**Objective**. Return verbatim everything from the first line through the line that contains "return melted(name, field, place, (2.3", and stop there.

**Dataset excerpt**.
* * * *

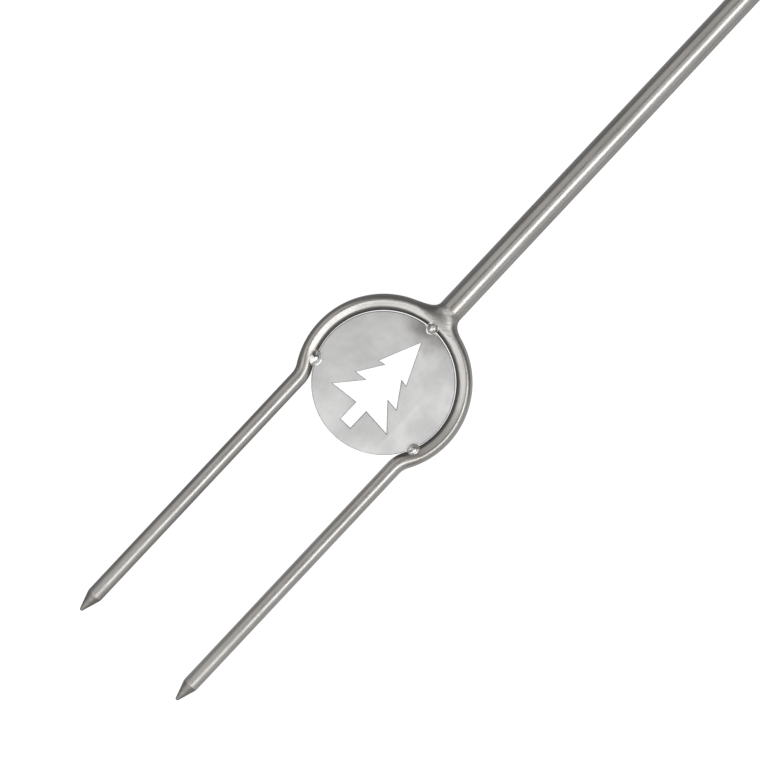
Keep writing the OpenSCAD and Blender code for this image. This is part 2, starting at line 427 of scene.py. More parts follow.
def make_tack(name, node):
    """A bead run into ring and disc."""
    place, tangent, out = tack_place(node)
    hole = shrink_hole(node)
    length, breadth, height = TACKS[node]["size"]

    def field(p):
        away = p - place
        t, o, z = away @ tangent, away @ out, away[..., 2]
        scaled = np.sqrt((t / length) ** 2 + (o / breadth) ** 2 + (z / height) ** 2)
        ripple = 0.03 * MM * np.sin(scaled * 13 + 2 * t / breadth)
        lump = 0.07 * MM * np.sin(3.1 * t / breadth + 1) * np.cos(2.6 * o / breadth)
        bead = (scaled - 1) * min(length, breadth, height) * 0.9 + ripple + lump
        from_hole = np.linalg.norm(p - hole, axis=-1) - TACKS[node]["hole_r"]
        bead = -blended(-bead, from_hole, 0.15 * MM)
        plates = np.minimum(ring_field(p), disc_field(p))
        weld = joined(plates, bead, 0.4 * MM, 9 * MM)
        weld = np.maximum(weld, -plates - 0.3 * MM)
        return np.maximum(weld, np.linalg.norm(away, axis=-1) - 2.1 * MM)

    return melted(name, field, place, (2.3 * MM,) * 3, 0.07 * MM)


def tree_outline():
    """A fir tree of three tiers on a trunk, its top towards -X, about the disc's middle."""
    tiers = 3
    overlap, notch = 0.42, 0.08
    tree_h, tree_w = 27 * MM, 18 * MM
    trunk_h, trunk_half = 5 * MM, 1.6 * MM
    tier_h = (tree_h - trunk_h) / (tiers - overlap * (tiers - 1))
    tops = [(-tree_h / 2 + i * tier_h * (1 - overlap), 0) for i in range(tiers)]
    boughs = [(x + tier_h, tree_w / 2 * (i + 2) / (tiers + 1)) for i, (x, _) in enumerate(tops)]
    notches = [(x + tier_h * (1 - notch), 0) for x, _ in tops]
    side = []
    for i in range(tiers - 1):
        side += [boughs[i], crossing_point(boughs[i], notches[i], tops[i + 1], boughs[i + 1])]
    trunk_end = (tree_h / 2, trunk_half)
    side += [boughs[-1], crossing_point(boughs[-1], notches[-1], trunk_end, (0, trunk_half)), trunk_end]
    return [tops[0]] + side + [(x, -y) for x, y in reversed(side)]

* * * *

**Result**.
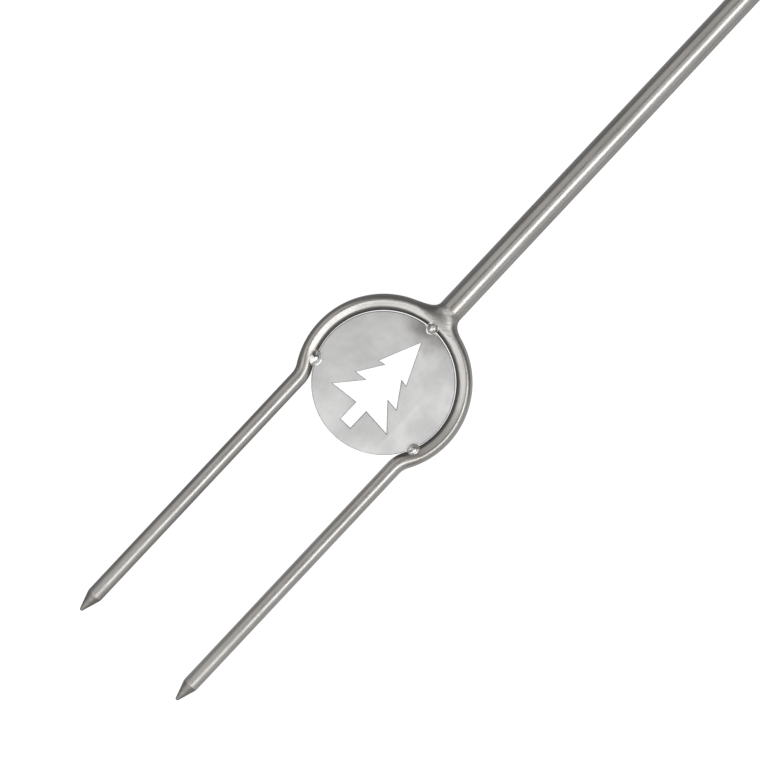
Keep writing the OpenSCAD and Blender code for this image. This is part 2, starting at line 427 of scene.py. More parts follow.
def make_tack(name, node):
    """A bead run into ring and disc."""
    place, tangent, out = tack_place(node)
    hole = shrink_hole(node)
    length, breadth, height = TACKS[node]["size"]

    def field(p):
        away = p - place
        t, o, z = away @ tangent, away @ out, away[..., 2]
        scaled = np.sqrt((t / length) ** 2 + (o / breadth) ** 2 + (z / height) ** 2)
        ripple = 0.03 * MM * np.sin(scaled * 13 + 2 * t / breadth)
        lump = 0.07 * MM * np.sin(3.1 * t / breadth + 1) * np.cos(2.6 * o / breadth)
        bead = (scaled - 1) * min(length, breadth, height) * 0.9 + ripple + lump
        from_hole = np.linalg.norm(p - hole, axis=-1) - TACKS[node]["hole_r"]
        bead = -blended(-bead, from_hole, 0.15 * MM)
        plates = np.minimum(ring_field(p), disc_field(p))
        weld = joined(plates, bead, 0.4 * MM, 9 * MM)
        weld = np.maximum(weld, -plates - 0.3 * MM)
        return np.maximum(weld, np.linalg.norm(away, axis=-1) - 2.1 * MM)

    return melted(name, field, place, (2.3 * MM,) * 3, 0.07 * MM)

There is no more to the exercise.